>> Start Stored records

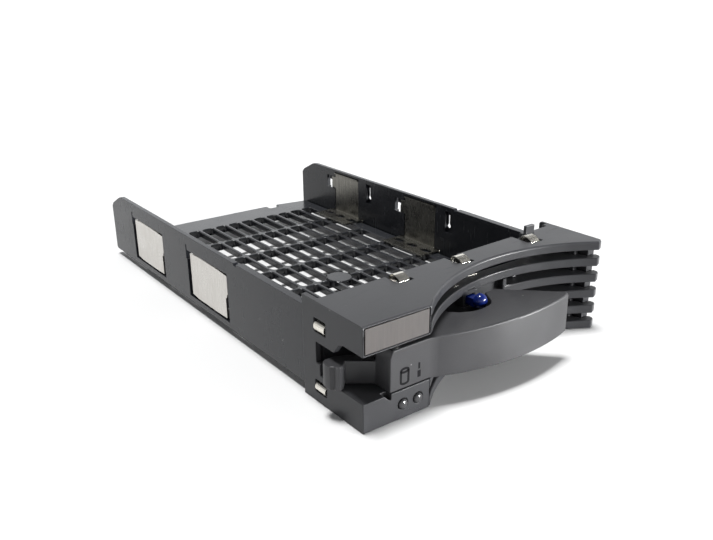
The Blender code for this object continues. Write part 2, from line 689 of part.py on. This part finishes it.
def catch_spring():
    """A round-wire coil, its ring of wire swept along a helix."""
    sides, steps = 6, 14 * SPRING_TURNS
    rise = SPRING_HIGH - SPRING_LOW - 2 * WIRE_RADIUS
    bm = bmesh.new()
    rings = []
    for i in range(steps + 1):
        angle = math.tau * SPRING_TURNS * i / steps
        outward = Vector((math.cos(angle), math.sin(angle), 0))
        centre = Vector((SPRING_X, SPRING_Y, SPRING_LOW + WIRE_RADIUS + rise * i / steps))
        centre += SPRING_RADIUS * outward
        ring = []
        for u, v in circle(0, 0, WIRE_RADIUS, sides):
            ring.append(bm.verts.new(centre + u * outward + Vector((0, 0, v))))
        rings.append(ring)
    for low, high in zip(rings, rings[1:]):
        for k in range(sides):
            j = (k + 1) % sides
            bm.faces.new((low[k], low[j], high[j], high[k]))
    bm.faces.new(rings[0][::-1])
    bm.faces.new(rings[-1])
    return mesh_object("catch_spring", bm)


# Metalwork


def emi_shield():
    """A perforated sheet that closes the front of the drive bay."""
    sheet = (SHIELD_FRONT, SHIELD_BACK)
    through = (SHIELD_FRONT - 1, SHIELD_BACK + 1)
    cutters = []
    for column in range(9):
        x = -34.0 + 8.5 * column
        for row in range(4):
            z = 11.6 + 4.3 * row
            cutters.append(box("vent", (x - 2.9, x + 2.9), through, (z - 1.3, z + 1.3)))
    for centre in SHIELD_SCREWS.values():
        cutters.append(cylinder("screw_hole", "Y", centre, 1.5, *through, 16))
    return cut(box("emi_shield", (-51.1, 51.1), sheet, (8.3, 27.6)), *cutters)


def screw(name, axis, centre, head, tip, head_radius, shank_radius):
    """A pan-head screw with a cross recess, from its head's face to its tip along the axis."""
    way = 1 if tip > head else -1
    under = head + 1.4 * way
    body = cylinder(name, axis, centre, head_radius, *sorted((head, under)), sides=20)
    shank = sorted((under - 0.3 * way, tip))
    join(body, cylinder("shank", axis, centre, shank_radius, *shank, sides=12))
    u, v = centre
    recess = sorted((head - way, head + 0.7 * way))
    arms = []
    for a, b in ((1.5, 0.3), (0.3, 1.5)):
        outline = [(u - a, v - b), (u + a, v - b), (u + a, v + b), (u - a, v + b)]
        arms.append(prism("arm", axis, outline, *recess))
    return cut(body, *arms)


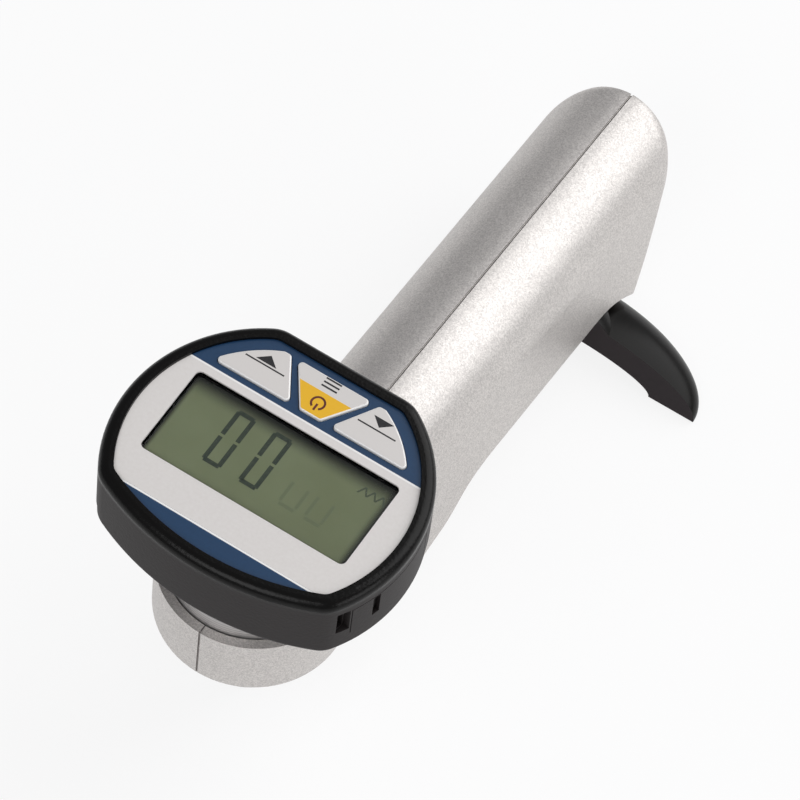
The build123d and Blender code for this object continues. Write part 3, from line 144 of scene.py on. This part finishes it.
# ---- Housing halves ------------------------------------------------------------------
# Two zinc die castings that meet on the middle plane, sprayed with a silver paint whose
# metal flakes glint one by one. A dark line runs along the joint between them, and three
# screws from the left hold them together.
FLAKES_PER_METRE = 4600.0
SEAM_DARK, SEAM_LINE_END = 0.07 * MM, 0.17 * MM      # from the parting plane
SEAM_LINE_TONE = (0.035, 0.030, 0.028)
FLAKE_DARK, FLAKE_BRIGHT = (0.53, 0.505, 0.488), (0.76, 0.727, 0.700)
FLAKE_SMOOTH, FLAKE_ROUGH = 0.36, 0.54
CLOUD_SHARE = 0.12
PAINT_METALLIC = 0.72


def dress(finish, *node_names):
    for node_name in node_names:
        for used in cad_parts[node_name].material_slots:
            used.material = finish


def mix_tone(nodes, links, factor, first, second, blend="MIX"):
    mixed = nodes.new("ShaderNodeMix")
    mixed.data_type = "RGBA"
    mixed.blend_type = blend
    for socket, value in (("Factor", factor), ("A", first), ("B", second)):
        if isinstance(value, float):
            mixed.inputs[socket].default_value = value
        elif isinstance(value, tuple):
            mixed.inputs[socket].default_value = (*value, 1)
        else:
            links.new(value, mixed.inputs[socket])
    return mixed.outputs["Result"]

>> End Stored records

Request:
In the records above, locate each line with the word "Write". Copy all such lines.

The completed task:
The Blender code for this object continues. Write part 2, from line 689 of part.py on. This part finishes it.
The build123d and Blender code for this object continues. Write part 3, from line 144 of scene.py on. This part finishes it.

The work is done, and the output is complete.